The tuning of all double reed instruments is done by either tightening or loosening the embouchure to adjust airflow. You’ll have to do this on a regular basis, so a good ear is essential. 

Expert Availability 

As touched on above, learning from an expert tutor is invaluable for all developing players. However, unlike other common instruments such as the clarinet and trumpet, it’s much harder to find an expert on the oboe or bassoon. 

Therefore, finding a suitable instructor in your local area is incredibly unlikely, so there’s every chance that you’ll have to travel a considerable distance to work with an expert. 

Furthermore, there are less oboe players and bassoonists required in ensembles. As a result, this reduces experts who are available to teach. 

Role In Ensemble 

In terms of their role in ensemble, the mellow tone of the bassoon is perfect for blending with many different sections. The instrument can match euphoniums and trombones, with its versatility also being able to take on some of the more challenging technical sections. 

On the other hand, the colorful and expressive tone of the oboe makes it an incredibly popular choice for solos. Its tone is distinctive and can be heard easily, so it’s the perfect instrument for lyrical sections. 

The oboe can also be used in challenging upper woodwind sections, although it’s worth noting that its range can limit use. 

Frequently Asked Questions 

Is The Oboe Harder To Play Than The Bassoon? 

The bassoon is a harder instrument to play due to its larger size, complex fingering system, and lack of control in the higher range.

However, it’s worth noting that the oboe’s small reed makes the embouchure much more difficult than the bassoon.
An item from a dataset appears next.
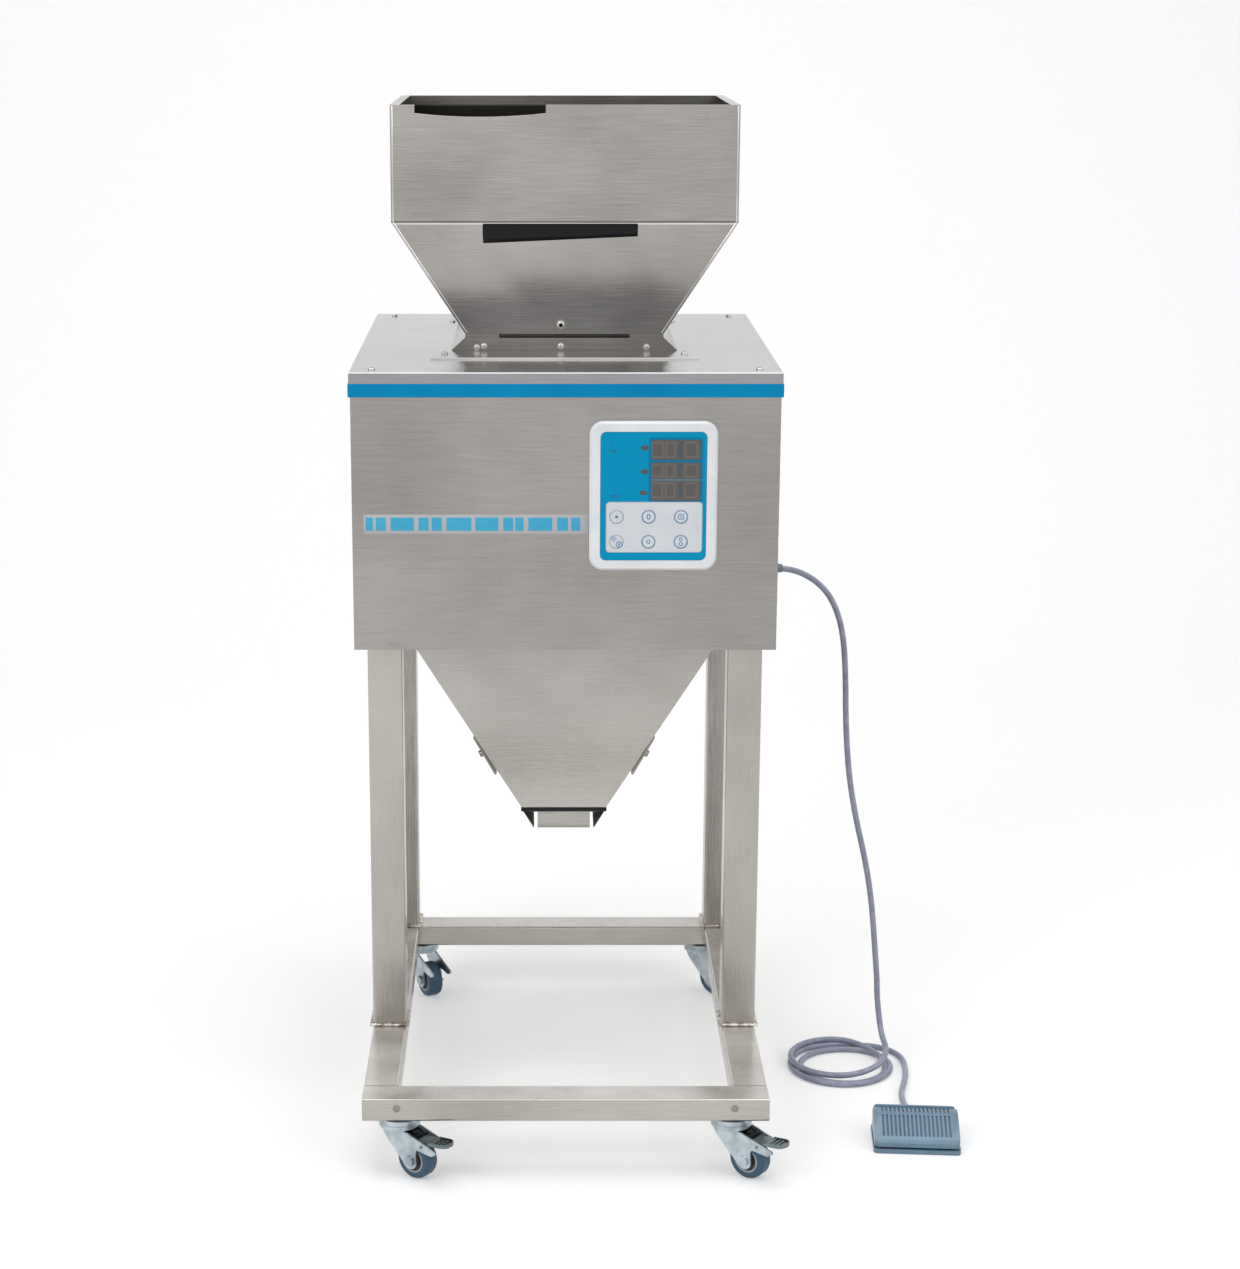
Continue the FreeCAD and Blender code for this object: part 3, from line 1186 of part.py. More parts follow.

All things considered, both instruments are challenging to learn and perfect. 

What Is Bigger Than A Bassoon?

The contrabassoon is the largest instrument in the woodwind family. It’s played like a bassoon and made up of the same materials, but it’s twice the size of a traditional bassoon. 

Is An Oboe Bigger Than A Clarinet?

As mentioned previously, the typical oboe is 26 inches, whereas a clarinet measures a little bigger, around 27.5 inches.